After graduating from a private school in Austin, Ms. Richards earned a degree in history from Brown University in Rhode Island. Even there, she was an organizer, supporting a janitors' movement for better work conditions."I had lived a very privileged life. I had an education that very few, very few people are so fortunate to get, and what was I going to give back?" she asked.

Her answer was to become a professional organizer, working to unionize garment workers in South Texas, nursing home workers in East Texas and hotel employees in New Orleans.

In 1982, she married fellow labor organizer Kirk Adams. They have three children, including daughter Lily, whom many remember as the young girl mentioned in Ann Richards' 1988 address to the Democratic National Convention. Lily is now a freshman in college.

Friends and family describe her as a ferocious mother. "Cecile will not ask anything for herself," Ann Richards said, "but everything for her children."

Cecile Richards said that being the mother of three teenagers makes her feel even more strongly about Planned Parenthood. "I can't imagine that my children would have fewer rights and less access to the safest, best health care."

When her mother was defeated for re-election in 1994 by George W. Bush, Ms. Richards started Texas Freedom Network to counter what she saw as the negative effect of the religious right.

"For some, religion was sort of a blunt instrument that was used to beat up on other people who didn't agree with folks one way or the other," she said.

For her, religion is a motivator "to take on things that are wrong," said J. Charles Merrill, former senior pastor at University United Methodist Church in Austin, where Ms. Richards attended services.
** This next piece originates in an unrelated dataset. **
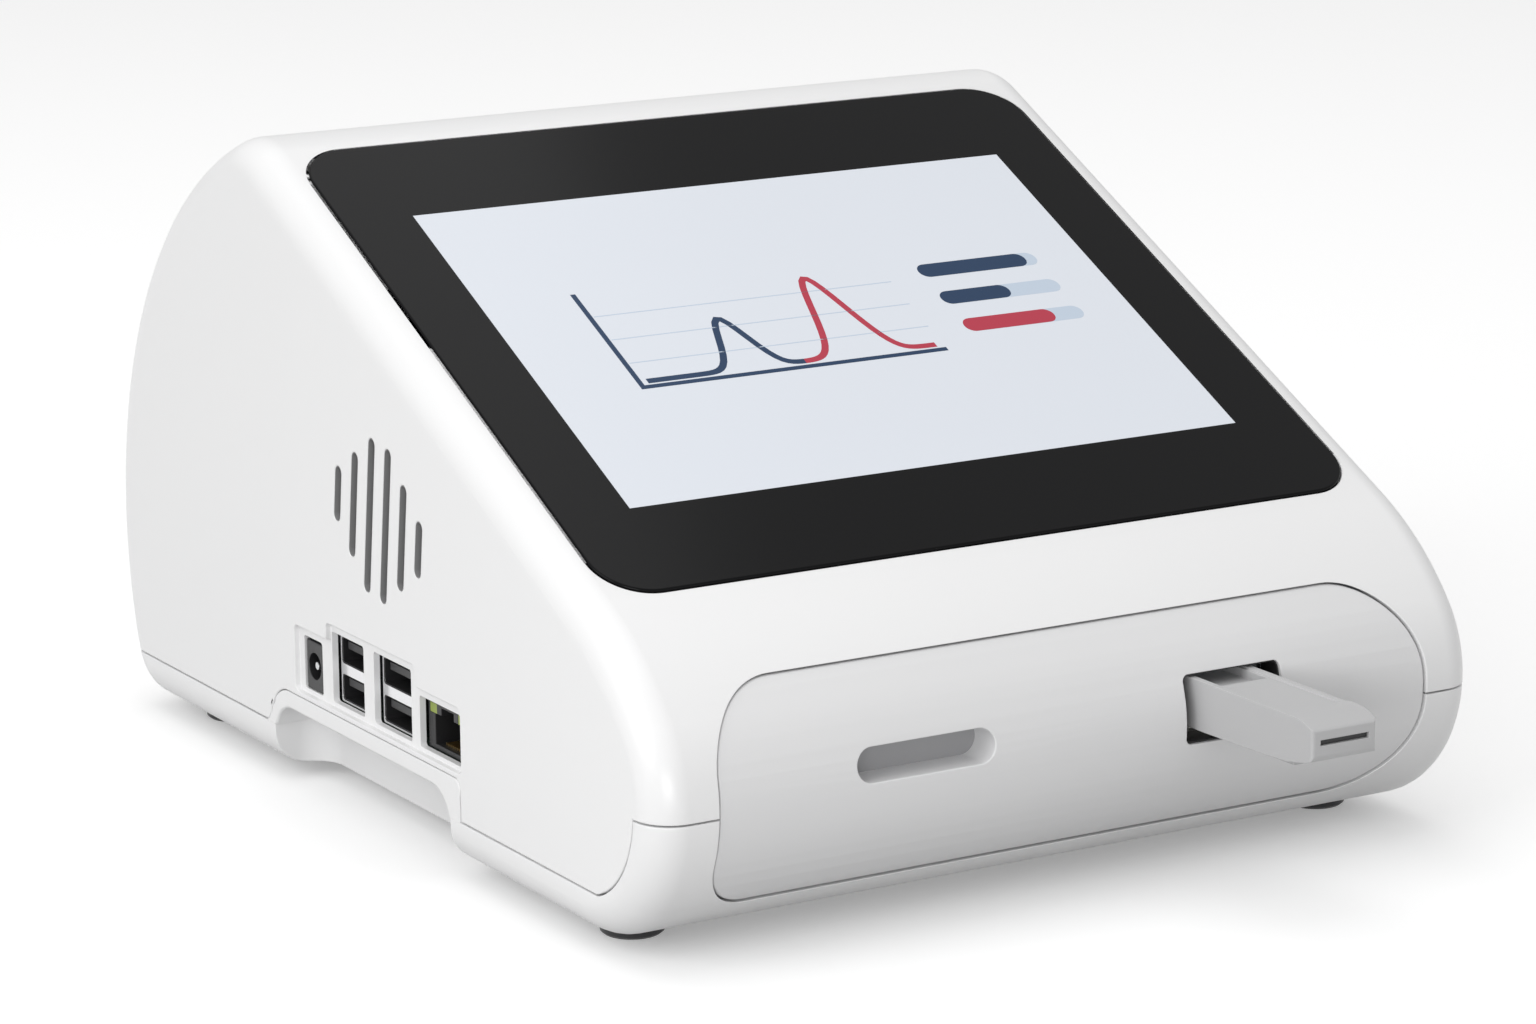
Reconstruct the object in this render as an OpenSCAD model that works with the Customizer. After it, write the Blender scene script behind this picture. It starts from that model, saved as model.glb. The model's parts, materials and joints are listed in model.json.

She is grateful that her work with the Texas Freedom Network, and a subsidiary, the Texas Faith Network, a group of religious leaders dedicated to "politics of community and compassion," put her more in touch with her "personal faith beliefs."

No matter what she does, Cecile Richards will always be known in Texas as the former governor's daughter. The two women are close, and that closeness will be needed as the family faces Ann Richards' recent cancer diagnosis.

There, she worked with media mogul Ted Turner's private foundation, focusing on reproductive rights. She then joined the staff of Rep. Nancy Pelosi, D-Calif. In 2003, she helped start America Votes, a nonpartisan group dedicated to increasing voter participation. The group has brought together influential organizations, including Emily's List, the Sierra Club and Planned Parenthood.

Ms. Richards said her appointment to head Planned Parenthood feels like coming home. Reproductive rights has been "one of the most fundamental issues that I feel strongly about," she said.

But coming home doesn't mean following in her mother's political footsteps - even though some Democrats, including Mom, have encouraged her to do so.

Everyone has to decide how to make a contribution to society, she said. "I like to work with people to build organizations. I think that's my calling."